Companies are increasingly struggling to fill existing roles. Finding workers is now a key challenge in many parts of the West, and experts are reporting that the problem is getting worse.
Research by the UK’s Recruitment & Employment Confederation (REC) published today has warned that a shortage of qualified candidates is contributing to a slowdown in staff appointments. And for businesses, this is translating to a growing wage bill.
“Across the majority of sectors, both temporary and permanent opportunities are growing, and a lack of candidates means it is no surprise to see starting pay also rising,” said Neil Carberry, REC chief executive.

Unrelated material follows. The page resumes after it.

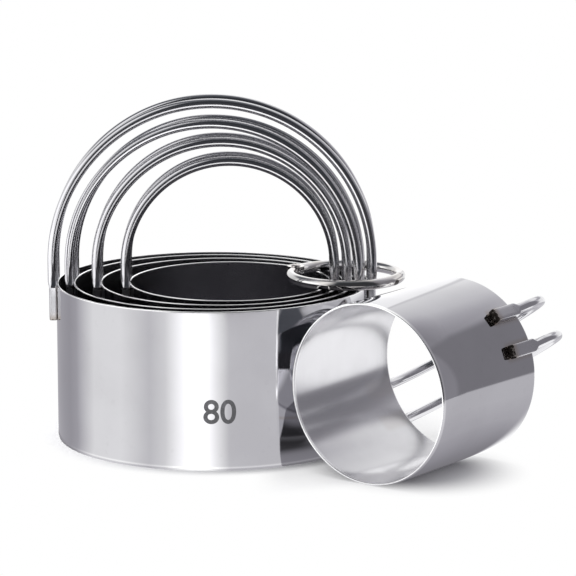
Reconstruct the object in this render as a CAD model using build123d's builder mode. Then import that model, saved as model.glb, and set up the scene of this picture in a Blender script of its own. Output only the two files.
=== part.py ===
from build123d import *

import os
from math import asin, cos, degrees, radians, sin, sqrt
from typing import NamedTuple

# A nesting set of five round cutters. Each is an open band of sheet steel with a handle of two bent
# wires welded to it. Four stand in each other, kept together by a hinged ring round their right-hand
# legs, and the smallest lies on its side against them. Lengths in millimetres, +Z up, origin on the
# floor at the axis of the largest cutter, handles spanning X, viewer on the -Y side.

# Bands
band_height = 40.0
wall_thickness = 0.5
bevel_height = 0.8
bevel_depth = 0.2
rim_round = 0.12

# Outer diameter of the largest, and how much smaller each next one is
largest_diameter = 80.0
large_step = 7.5
middle_step = 10.0
small_step = 10.5
smallest_step = 7.0

# Handle wires
wire_diameter = 2.5
wire_spacing = 8.6
lying_wire_spacing = 9.8
largest_leg_rise = 5.7
large_leg_rise = 4.3
middle_leg_rise = 4.7
small_leg_rise = 5.1
smallest_leg_rise = 4.5
large_handle_yaw = -4.7
lying_handle_lean = -4.2

# Pressed feet of the wires, welded to the outside of the band
foot_width = 3.4
foot_thickness = 1.9
foot_drop = 9.2
lying_foot_drop = 9.9
foot_corner = 0.5
foot_bed = 0.3
shoulder_below_rim = 1.1
shoulder_length = 1.9

# Nest: each cutter stands off to the right, its feet close to the wall around it
nest_gap = 0.5

# Ring
ring_outer_diameter = 30.5
ring_wire_diameter = 2.7
ring_rest_gap = 0.25
ring_shift_x = -1.8
ring_shift_y = -0.7
ring_hinge_angle = 157.0
knuckle_diameter = 4.4
eye_thickness = 1.0
hinge_gap = 0.1
pin_diameter = 1.3
pin_clearance = 0.05
pin_head_diameter = 2.6
pin_head_height = 0.55
pin_dot_diameter = 0.7
pin_dot_depth = 0.2
lap_length = 3.2
lap_gap = 0.1
lap_end_gap = 0.25

# Lying cutter: leans against the nest at half its height
lying_gap = 0.3
lying_axis_angle = 53.17
lying_handle_angle = 32.4

# Cuts run past the surfaces that they cut by this much
overrun = 1.0


large_diameter = largest_diameter - large_step
middle_diameter = large_diameter - middle_step
small_diameter = middle_diameter - small_step
smallest_diameter = small_diameter - smallest_step


class Cutter(NamedTuple):
    """One cutter's sizes, and the plane of its cutting edge with its handle along that plane's X."""

    name: str
    wires: tuple
    diameter: float
    leg_rise: float
    spacing: float
    drop: float
    lean: float
    base: Plane


def leg_reach(diameter, spacing):
    """Distance of a leg's centreline from the middle of its arch."""
    return sqrt((diameter / 2 + foot_thickness / 2) ** 2 - (spacing / 2) ** 2)


def nest_step(outer_diameter, inner_diameter):
    """How far right of its neighbour's axis a cutter stands, a gap left between leg and wall."""
    inner_wall = sqrt((outer_diameter / 2 - wall_thickness) ** 2 - (wire_spacing / 2) ** 2)
    return inner_wall - nest_gap - wire_diameter / 2 - leg_reach(inner_diameter, wire_spacing)


def standing_base(axis_x, yaw=0):
    """Floor plane of a standing cutter, its handle turned by the yaw."""
    return Plane((axis_x, 0, 0), x_dir=(cos(radians(yaw)), sin(radians(yaw)), 0), z_dir=(0, 0, 1))


def lying_base():
    """Plane of the lying cutter's cutting edge, whose axis is level and touches half way along."""
    along = Vector(cos(radians(lying_axis_angle)), sin(radians(lying_axis_angle)), 0)
    away = Vector(sin(radians(lying_axis_angle)), -cos(radians(lying_axis_angle)), 0)
    lift = Vector(0, 0, 1)
    origin = (
        away * (largest_diameter / 2 + lying_gap + smallest_diameter / 2)
        - along * (band_height / 2)
        + lift * (smallest_diameter / 2)
    )
    handle = away * cos(radians(lying_handle_angle)) + lift * sin(radians(lying_handle_angle))
    return Plane(origin, x_dir=handle, z_dir=along)


def upright(plane):
    """The plane through a base plane's X axis and its normal."""
    return Plane(plane.origin, x_dir=plane.x_dir, z_dir=plane.y_dir * -1)


def turned(plane, angle):
    """The same plane, its X axis turned about its normal."""
    turn = Axis((0, 0, 0), plane.z_dir)
    return Plane(plane.origin, x_dir=plane.x_dir.rotate(turn, angle), z_dir=plane.z_dir)


def make_band(cutter):
    """A straight tube with a bevelled cutting edge and a softened upper rim."""
    radius = cutter.diameter / 2
    inner = radius - wall_thickness
    with BuildPart() as band:
        with BuildSketch(upright(cutter.base)) as section:
            with BuildLine():
                Polyline(
                    (inner, 0),
                    (radius - bevel_depth, 0),
                    (radius, bevel_height),
                    (radius, band_height),
                    (inner, band_height),
                    close=True,
                )
            make_face()
            fillet(section.vertices().group_by(Axis(cutter.base.origin, cutter.base.z_dir))[-1], rim_round)
        revolve(axis=Axis(cutter.base.origin, cutter.base.z_dir))
    return band.part


def make_wire(cutter, side):
    """One wire of a handle: an arch on two straight legs, each ending in a pressed foot.

    The side is +1 or -1, for the half of the handle at positive or negative Y of the cutter's base.
    """
    radius = cutter.diameter / 2
    reach = leg_reach(cutter.diameter, cutter.spacing)
    flat_top = band_height - shoulder_below_rim
    leg_start = flat_top + shoulder_length
    foot_angle = degrees(asin(side * cutter.spacing / 2 / (radius + foot_thickness / 2)))
    base = cutter.base
    rise_dir = base.z_dir * cos(radians(cutter.lean)) + base.y_dir * sin(radians(cutter.lean))
    middle = base.origin + base.y_dir * (side * cutter.spacing / 2) + base.z_dir * leg_start
    bend_plane = Plane(middle, x_dir=base.x_dir, z_dir=base.x_dir.cross(rise_dir))
    straight = band_height + cutter.leg_rise - leg_start
    with BuildPart() as wire:
        with BuildLine(bend_plane) as route:
            Line((-reach, 0), (-reach, straight))
            CenterArc((0, straight), reach, 180, -180)
            Line((reach, straight), (reach, 0))
        with BuildSketch(Plane(route.line @ 0, z_dir=route.line % 0)):
            Circle(wire_diameter / 2)
        sweep()
        for end, angle in ((route.line @ 0, 180 - foot_angle), (route.line @ 1, foot_angle)):
            foot_plane = turned(base, angle)
            with BuildSketch(foot_plane.offset(band_height - cutter.drop)):
                with Locations((radius + (foot_thickness - foot_bed) / 2, 0)):
                    RectangleRounded(foot_thickness + foot_bed, foot_width, foot_corner)
            extrude(amount=cutter.drop - shoulder_below_rim)
            with BuildSketch(foot_plane.offset(flat_top)):
                with Locations((radius + (foot_thickness - foot_bed) / 2, 0)):
                    RectangleRounded(foot_thickness + foot_bed, foot_width, foot_corner)
            with BuildSketch(Plane(end, x_dir=foot_plane.x_dir, z_dir=rise_dir)):
                Circle(wire_diameter / 2)
            loft()
        with BuildSketch(base):
            Circle(radius)
        extrude(amount=band_height, mode=Mode.SUBTRACT)
    return wire.part


def ring_point(angle):
    """The point of the ring's centreline at this angle round the ring."""
    return ring_base.from_local_coords(
        (ring_radius * cos(radians(angle)), ring_radius * sin(radians(angle)), 0)
    )


def ring_plane_at(angle):
    """Level plane on the ring's centreline, X away from the ring's middle."""
    outward = (cos(radians(angle)), sin(radians(angle)), 0)
    return Plane(ring_point(angle), x_dir=outward, z_dir=(0, 0, 1))


def ring_arc(start, end):
    """Round wire along the ring's centreline between two angles."""
    with BuildPart() as arc:
        with BuildLine(ring_base) as route:
            CenterArc((0, 0), ring_radius, start, end - start)
        with BuildSketch(Plane(route.line @ 0, z_dir=route.line % 0)):
            Circle(ring_wire_diameter / 2)
        sweep()
    return arc.part


def make_ring_back_half():
    """The ring's back half, with the hinge's fork and the lower half of the lap."""
    with BuildPart() as half:
        add(ring_arc(snap_angle - lap_turn / 2 + lap_end_turn, ring_hinge_angle + 360))
        # Fork: a knuckle as thick as the wire, slotted for the eye, with the pin's hole
        with BuildSketch(hinge_plane.offset(-ring_wire_diameter / 2)):
            Circle(knuckle_diameter / 2)
        extrude(amount=ring_wire_diameter)
        with BuildSketch(hinge_plane.offset(-eye_thickness / 2 - hinge_gap)):
            Circle(knuckle_diameter / 2 + hinge_gap)
        extrude(amount=eye_thickness + 2 * hinge_gap, mode=Mode.SUBTRACT)
        with BuildSketch(hinge_plane):
            Circle(pin_diameter / 2)
        extrude(amount=ring_wire_diameter, both=True, mode=Mode.SUBTRACT)
        # Lap: the upper half is cut away
        with BuildSketch(snap_plane.offset(-lap_gap / 2)):
            with Locations((0, -overrun / 2)):
                Rectangle(ring_wire_diameter + 2 * overrun, lap_length + overrun)
        extrude(amount=ring_wire_diameter, mode=Mode.SUBTRACT)
    return half.part


def make_ring_front_half():
    """The ring's front half, with the hinge's eye and the upper half of the lap."""
    with BuildPart() as half:
        add(ring_arc(ring_hinge_angle, snap_angle + lap_turn / 2 - lap_end_turn))
        # Eye: a thin disc on the pin, with room for the fork above and below it
        for side in (-1, 1):
            with BuildSketch(hinge_plane.offset(side * eye_thickness / 2)):
                Circle(knuckle_diameter / 2 + hinge_gap)
            extrude(amount=side * ring_wire_diameter, mode=Mode.SUBTRACT)
        with BuildSketch(hinge_plane.offset(-eye_thickness / 2)):
            Circle(knuckle_diameter / 2)
        extrude(amount=eye_thickness)
        with BuildSketch(hinge_plane):
            Circle(pin_diameter / 2 + pin_clearance)
        extrude(amount=ring_wire_diameter, both=True, mode=Mode.SUBTRACT)
        # Lap: the lower half is cut away
        with BuildSketch(snap_plane.offset(lap_gap / 2)):
            with Locations((0, overrun / 2)):
                Rectangle(ring_wire_diameter + 2 * overrun, lap_length + overrun)
        extrude(amount=-ring_wire_diameter, mode=Mode.SUBTRACT)
    return half.part


def make_ring_pin():
    """Rivet of the ring's hinge, flush below, with a dotted dome on top."""
    top = ring_wire_diameter / 2
    with BuildPart() as pin:
        with BuildSketch(hinge_plane.offset(-top)):
            Circle(pin_diameter / 2)
        extrude(amount=ring_wire_diameter)
        with BuildSketch(upright(hinge_plane)):
            with BuildLine():
                Line((0, top + pin_head_height), (0, top))
                Line((0, top), (pin_head_diameter / 2, top))
                EllipticalCenterArc((0, top), pin_head_diameter / 2, pin_head_height, 0, arc_size=90)
            make_face()
        revolve(axis=Axis(hinge_plane.origin, hinge_plane.z_dir))
        with BuildSketch(hinge_plane.offset(top + pin_head_height)):
            Circle(pin_dot_diameter / 2)
        extrude(amount=-pin_dot_depth, mode=Mode.SUBTRACT)
    return pin.part


def save(name, part):
    """Label a finished piece and write it."""
    part.label = name
    export_step(part, f"parts/{name}.step")


large_x = nest_step(largest_diameter, large_diameter)
middle_x = large_x + nest_step(large_diameter, middle_diameter)
small_x = middle_x + nest_step(middle_diameter, small_diameter)
front_and_back = ("front_wire", "back_wire")

cutters = (
    Cutter(
        name="largest_cutter",
        wires=front_and_back,
        diameter=largest_diameter,
        leg_rise=largest_leg_rise,
        spacing=wire_spacing,
        drop=foot_drop,
        lean=0,
        base=standing_base(0),
    ),
    Cutter(
        name="large_cutter",
        wires=front_and_back,
        diameter=large_diameter,
        leg_rise=large_leg_rise,
        spacing=wire_spacing,
        drop=foot_drop,
        lean=0,
        base=standing_base(large_x, large_handle_yaw),
    ),
    Cutter(
        name="middle_cutter",
        wires=front_and_back,
        diameter=middle_diameter,
        leg_rise=middle_leg_rise,
        spacing=wire_spacing,
        drop=foot_drop,
        lean=0,
        base=standing_base(middle_x),
    ),
    Cutter(
        name="small_cutter",
        wires=front_and_back,
        diameter=small_diameter,
        leg_rise=small_leg_rise,
        spacing=wire_spacing,
        drop=foot_drop,
        lean=0,
        base=standing_base(small_x),
    ),
    Cutter(
        name="smallest_cutter",
        wires=("upper_wire", "lower_wire"),
        diameter=smallest_diameter,
        leg_rise=smallest_leg_rise,
        spacing=lying_wire_spacing,
        drop=lying_foot_drop,
        lean=lying_handle_lean,
        base=lying_base(),
    ),
)

# The ring's middle, set from the middle of the bundle of right-hand legs, and its level on the rims
bundle_right = leg_reach(largest_diameter, wire_spacing) + wire_diameter / 2
bundle_left = small_x + leg_reach(small_diameter, wire_spacing) - wire_diameter / 2
ring_level = band_height + ring_rest_gap + ring_wire_diameter / 2
ring_base = Plane(((bundle_left + bundle_right) / 2 + ring_shift_x, ring_shift_y, ring_level))
ring_radius = (ring_outer_diameter - ring_wire_diameter) / 2
snap_angle = ring_hinge_angle + 180
lap_turn = degrees(lap_length / ring_radius)
lap_end_turn = degrees(lap_end_gap / ring_radius)
hinge_plane = ring_plane_at(ring_hinge_angle)
snap_plane = ring_plane_at(snap_angle)

os.makedirs("parts", exist_ok=True)
for cutter in cutters:
    save(f"{cutter.name}_band", make_band(cutter))
    for side, wire_name in zip((-1, 1), cutter.wires):
        save(f"{cutter.name}_{wire_name}", make_wire(cutter, side))
save("ring_back_half", make_ring_back_half())
save("ring_front_half", make_ring_front_half())
save("ring_hinge_pin", make_ring_pin())
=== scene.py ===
"""Looks of a nesting set of round biscuit cutters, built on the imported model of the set.

Four open bands of polished sheet steel stand in each other under their arched wire handles, a hinged
ring keeps their right-hand legs together, and the smallest band lies on its side against them.
"""

import logging
from collections.abc import Callable, Iterable, Iterator
from contextlib import contextmanager
from dataclasses import dataclass
from enum import Enum
from math import asin, atan2, cos, hypot, pi, radians, sin, sqrt
from typing import Optional, Union

import bmesh
import bpy
from mathutils import Matrix, Vector


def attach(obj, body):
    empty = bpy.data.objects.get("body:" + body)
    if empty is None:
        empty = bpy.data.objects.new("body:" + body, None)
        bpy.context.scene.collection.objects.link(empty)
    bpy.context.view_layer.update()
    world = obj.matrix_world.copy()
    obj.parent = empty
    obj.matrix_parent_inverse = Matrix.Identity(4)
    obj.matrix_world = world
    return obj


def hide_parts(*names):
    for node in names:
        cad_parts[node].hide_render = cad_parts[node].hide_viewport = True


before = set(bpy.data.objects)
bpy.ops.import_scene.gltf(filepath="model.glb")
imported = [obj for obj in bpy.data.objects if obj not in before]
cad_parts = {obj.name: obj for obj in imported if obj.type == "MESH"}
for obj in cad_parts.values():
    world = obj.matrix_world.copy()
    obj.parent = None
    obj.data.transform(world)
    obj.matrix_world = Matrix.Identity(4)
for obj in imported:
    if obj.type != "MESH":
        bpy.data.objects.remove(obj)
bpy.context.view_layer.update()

MM = 0.001
NEAR = 0.01 * MM  # Lengths that differ by less count as the same
LOG = logging.getLogger("biscuit_cutters")

Colour = tuple[float, float, float]
Place = tuple[float, float, float]
Levels = tuple[tuple[float, float], ...]


# Shader maths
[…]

It’s a similar story in the US, where the labour market is close to full employment. As a result, finding workers is becoming a growing challenge that is set to only increase in the future.
“Business’ number one problem is finding qualified workers. At the current pace of job growth, if sustained, this problem is set to get much worse,” said Mark Zandi, Moody’s Analytics chief economist.
“These labour shortages will only intensify across all industries and company sizes.”
Why is finding workers becoming such a challenge for businesses?
One of the key reasons that finding staff is proving so challenging is that many workers are concerned about economic uncertainty, making a job change risky.
The increasing levels of protectionism and mounting trade war are affecting many areas. However, Brexit is amplifying concerns in the UK.
“Recruiters report that some of this high vacancy rate may be driven by good demand from companies not being matched by candidate willingness to move in the face of the current economic uncertainty,” added Carberry.
Skills shortages are making finding workers harder
In some fields, a skills shortage is playing a significant role. Highly technical positions that have seen significant growth are particularly impacted by this, as levels of suitably educated candidates are not keeping up with demand.
Recent research by Studio Graphene and City RoadCommunications, for example, revealed that a third of London tech startup founders believe there is a shortage of skilled tech workers in the UK capital, with 30% saying their growth had been hampered by a lack of suitable talent.
Niche technology industries such as cybersecurity are particularly hard hit.
“There is a critical shortage of cyber professionals across the globe, which makes it difficult for organisations to find talented individuals and puts added pressures on existing cyber professionals to keep their skills sharp,” explained Andy Ozment, chief information security officer and head of tech risk at Goldman Sachs.